-- START GIVEN INFORMATION --

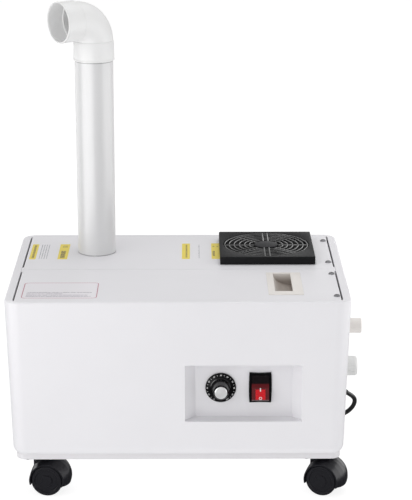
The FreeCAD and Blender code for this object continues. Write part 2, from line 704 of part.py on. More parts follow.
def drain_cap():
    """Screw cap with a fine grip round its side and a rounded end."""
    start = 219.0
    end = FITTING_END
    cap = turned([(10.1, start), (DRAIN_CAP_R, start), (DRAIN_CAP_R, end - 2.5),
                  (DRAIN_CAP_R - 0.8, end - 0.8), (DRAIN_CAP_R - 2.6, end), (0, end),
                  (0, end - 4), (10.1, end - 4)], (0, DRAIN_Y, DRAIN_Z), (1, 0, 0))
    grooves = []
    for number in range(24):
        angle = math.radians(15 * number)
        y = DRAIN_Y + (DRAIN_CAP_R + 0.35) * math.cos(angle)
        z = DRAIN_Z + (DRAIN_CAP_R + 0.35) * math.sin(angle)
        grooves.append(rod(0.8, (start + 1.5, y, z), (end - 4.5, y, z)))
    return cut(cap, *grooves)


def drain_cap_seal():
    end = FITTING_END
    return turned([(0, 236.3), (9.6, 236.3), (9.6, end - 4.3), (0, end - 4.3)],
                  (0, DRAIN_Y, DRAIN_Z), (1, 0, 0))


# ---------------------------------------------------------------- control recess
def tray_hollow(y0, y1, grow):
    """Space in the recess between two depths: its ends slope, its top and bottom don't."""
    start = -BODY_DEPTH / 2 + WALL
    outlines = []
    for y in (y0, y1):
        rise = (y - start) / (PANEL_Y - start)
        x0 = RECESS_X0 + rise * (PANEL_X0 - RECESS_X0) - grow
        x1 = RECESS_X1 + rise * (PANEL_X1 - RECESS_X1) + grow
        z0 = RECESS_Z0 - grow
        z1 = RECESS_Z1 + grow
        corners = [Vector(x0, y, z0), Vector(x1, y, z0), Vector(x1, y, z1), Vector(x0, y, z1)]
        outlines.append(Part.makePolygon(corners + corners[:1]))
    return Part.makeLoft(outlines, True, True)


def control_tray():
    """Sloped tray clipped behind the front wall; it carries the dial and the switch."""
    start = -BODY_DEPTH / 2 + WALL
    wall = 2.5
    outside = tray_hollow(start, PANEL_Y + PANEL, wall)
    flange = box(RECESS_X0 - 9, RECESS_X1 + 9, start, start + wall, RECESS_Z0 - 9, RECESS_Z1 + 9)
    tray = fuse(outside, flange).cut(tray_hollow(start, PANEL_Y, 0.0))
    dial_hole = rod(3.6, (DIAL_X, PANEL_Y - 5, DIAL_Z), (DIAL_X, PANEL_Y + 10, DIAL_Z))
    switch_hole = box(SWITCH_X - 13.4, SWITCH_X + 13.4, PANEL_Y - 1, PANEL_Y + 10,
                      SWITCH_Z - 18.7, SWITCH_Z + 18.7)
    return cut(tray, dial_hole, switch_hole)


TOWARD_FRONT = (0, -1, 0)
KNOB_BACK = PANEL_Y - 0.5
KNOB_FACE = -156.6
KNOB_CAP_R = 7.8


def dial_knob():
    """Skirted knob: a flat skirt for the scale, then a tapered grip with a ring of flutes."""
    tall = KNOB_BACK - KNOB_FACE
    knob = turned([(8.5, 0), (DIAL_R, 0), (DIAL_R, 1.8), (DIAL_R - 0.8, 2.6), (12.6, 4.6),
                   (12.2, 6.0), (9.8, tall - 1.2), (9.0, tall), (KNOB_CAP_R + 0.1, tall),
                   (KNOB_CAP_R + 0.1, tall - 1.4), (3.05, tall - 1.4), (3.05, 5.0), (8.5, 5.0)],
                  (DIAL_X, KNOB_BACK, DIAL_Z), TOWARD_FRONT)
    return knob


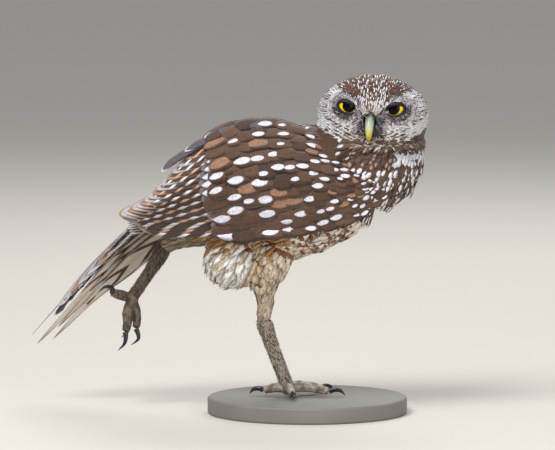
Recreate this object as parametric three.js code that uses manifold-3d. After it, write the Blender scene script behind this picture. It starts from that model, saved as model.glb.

-- END GIVEN INFORMATION --

# YOUR GOAL
Repeat every record, keeping each word and mark exactly as it is.

# COMPLETED TASK
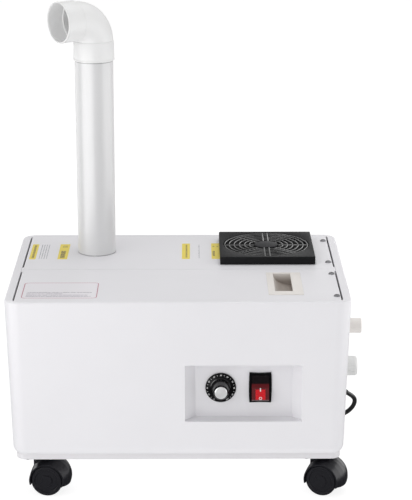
The FreeCAD and Blender code for this object continues. Write part 2, from line 704 of part.py on. More parts follow.
def drain_cap():
    """Screw cap with a fine grip round its side and a rounded end."""
    start = 219.0
    end = FITTING_END
    cap = turned([(10.1, start), (DRAIN_CAP_R, start), (DRAIN_CAP_R, end - 2.5),
                  (DRAIN_CAP_R - 0.8, end - 0.8), (DRAIN_CAP_R - 2.6, end), (0, end),
                  (0, end - 4), (10.1, end - 4)], (0, DRAIN_Y, DRAIN_Z), (1, 0, 0))
    grooves = []
    for number in range(24):
        angle = math.radians(15 * number)
        y = DRAIN_Y + (DRAIN_CAP_R + 0.35) * math.cos(angle)
        z = DRAIN_Z + (DRAIN_CAP_R + 0.35) * math.sin(angle)
        grooves.append(rod(0.8, (start + 1.5, y, z), (end - 4.5, y, z)))
    return cut(cap, *grooves)


def drain_cap_seal():
    end = FITTING_END
    return turned([(0, 236.3), (9.6, 236.3), (9.6, end - 4.3), (0, end - 4.3)],
                  (0, DRAIN_Y, DRAIN_Z), (1, 0, 0))


# ---------------------------------------------------------------- control recess
def tray_hollow(y0, y1, grow):
    """Space in the recess between two depths: its ends slope, its top and bottom don't."""
    start = -BODY_DEPTH / 2 + WALL
    outlines = []
    for y in (y0, y1):
        rise = (y - start) / (PANEL_Y - start)
        x0 = RECESS_X0 + rise * (PANEL_X0 - RECESS_X0) - grow
        x1 = RECESS_X1 + rise * (PANEL_X1 - RECESS_X1) + grow
        z0 = RECESS_Z0 - grow
        z1 = RECESS_Z1 + grow
        corners = [Vector(x0, y, z0), Vector(x1, y, z0), Vector(x1, y, z1), Vector(x0, y, z1)]
        outlines.append(Part.makePolygon(corners + corners[:1]))
    return Part.makeLoft(outlines, True, True)


def control_tray():
    """Sloped tray clipped behind the front wall; it carries the dial and the switch."""
    start = -BODY_DEPTH / 2 + WALL
    wall = 2.5
    outside = tray_hollow(start, PANEL_Y + PANEL, wall)
    flange = box(RECESS_X0 - 9, RECESS_X1 + 9, start, start + wall, RECESS_Z0 - 9, RECESS_Z1 + 9)
    tray = fuse(outside, flange).cut(tray_hollow(start, PANEL_Y, 0.0))
    dial_hole = rod(3.6, (DIAL_X, PANEL_Y - 5, DIAL_Z), (DIAL_X, PANEL_Y + 10, DIAL_Z))
    switch_hole = box(SWITCH_X - 13.4, SWITCH_X + 13.4, PANEL_Y - 1, PANEL_Y + 10,
                      SWITCH_Z - 18.7, SWITCH_Z + 18.7)
    return cut(tray, dial_hole, switch_hole)


TOWARD_FRONT = (0, -1, 0)
KNOB_BACK = PANEL_Y - 0.5
KNOB_FACE = -156.6
KNOB_CAP_R = 7.8


def dial_knob():
    """Skirted knob: a flat skirt for the scale, then a tapered grip with a ring of flutes."""
    tall = KNOB_BACK - KNOB_FACE
    knob = turned([(8.5, 0), (DIAL_R, 0), (DIAL_R, 1.8), (DIAL_R - 0.8, 2.6), (12.6, 4.6),
                   (12.2, 6.0), (9.8, tall - 1.2), (9.0, tall), (KNOB_CAP_R + 0.1, tall),
                   (KNOB_CAP_R + 0.1, tall - 1.4), (3.05, tall - 1.4), (3.05, 5.0), (8.5, 5.0)],
                  (DIAL_X, KNOB_BACK, DIAL_Z), TOWARD_FRONT)
    return knob


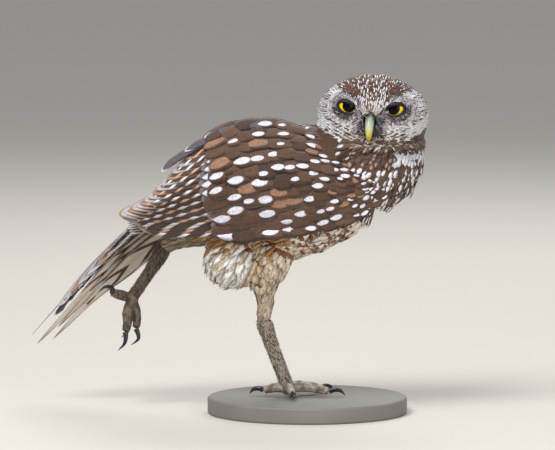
Recreate this object as parametric three.js code that uses manifold-3d. After it, write the Blender scene script behind this picture. It starts from that model, saved as model.glb.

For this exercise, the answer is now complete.